Might be a little slow but mylog['mydatetime'].apply(lambda x: x.tzinfo)).unique()

mroeschke on 7 Mar 2019

hum... i get

mylog['mydatetime'].apply(lambda x: x.tzinfo).unique()
Out[20]: array([pytz.FixedOffset(-300), pytz.FixedOffset(-240)], dtype=object)

does that mean there is just one timestamp (as expected)?

randomgambit on 7 Mar 2019

This means that the object dtype is expected.

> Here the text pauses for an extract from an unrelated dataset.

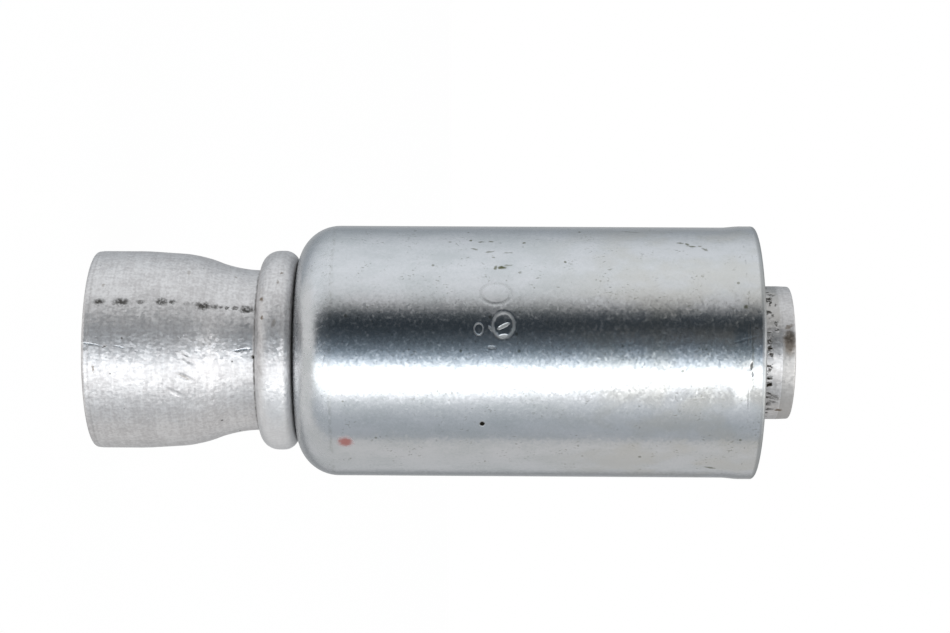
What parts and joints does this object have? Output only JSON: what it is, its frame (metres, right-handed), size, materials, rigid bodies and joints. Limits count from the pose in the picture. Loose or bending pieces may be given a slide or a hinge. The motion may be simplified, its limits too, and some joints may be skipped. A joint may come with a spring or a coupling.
{
  "type": "weld-on beadlock hose fitting",
  "caption": "Straight hose end: a formed aluminium tube with a weld socket and a barbed hose insert, and a zinc-plated steel crimp shell locked on it between upset beads.",
  "frame": {"origin": "centre of the weld socket's end face, which the fitting stands on", "axes": "+Z along the axis, from the weld socket to the nose of the hose insert; X and Y are free, with -X at the top of the picture"},
  "size_m": [0.02, 0.02, 0.0549],
  "materials": {
    "stem_aluminium": "drawn and cold-formed tube, satin, with drawing lines and handling marks",
    "shell_zinc": "drawn steel, bright zinc plated, with punched marks, small specks and a paint dot"
  },
  "bodies": {
    "root": {"tube_stem": "stem_aluminium", "crimp_shell": "shell_zinc"}
  },
  "joints": []
}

Since your string data contained more than one timezone offset, it's not possible to cast this data to one datetime64[ns, tz] dtype since there are multiple tzs in your data.

See https://pandas.pydata.org/pandas-docs/stable/whatsnew/v0.24.0.html#parsing-datetime-strings-with-timezone-offsets

mroeschke on 7 Mar 2019

👍2

@mroeschke we re close but its not over yet... looking at the link you sent I was hopeful that utc= True would be the magic solution but unfortunately I now get another error... I think that was supposed to work according to the docs. What do you think?

Below I reloaded the data so they are strings again.

mylog['mydatetime'] = pd.to_datetime(mylog['mydatetime'] , format = '%Y-%m-%dT%H:%M:%S.%f%z',\
     cache = True, utc = True)
ValueError: Cannot pass a tz argument when parsing strings with timezone information.

Thanks!

randomgambit on 8 Mar 2019

When I addressed this timezone parsing my rational was if %z or %Z were passed, the user would want to preserve these timezones, so this error was intentional.

For your use case, if you leave out the format argument and keep utc=True you should get you're dates in UTC with datetime64[ns, UTC] dtype

mroeschke on 8 Mar 2019

😄2

I think the behavior in this issue is expected and is more of a usage question. Closing.

mroeschke on 21 Oct 2019

Even though the issue has been closed, just want to point out that if tz-aware format bothers you so much and gives you the above error, simply convert it to naive format by using pd.Series.tz_localize(None), which removes the tail part, and keeps the datetime part same. Then everything is good to go.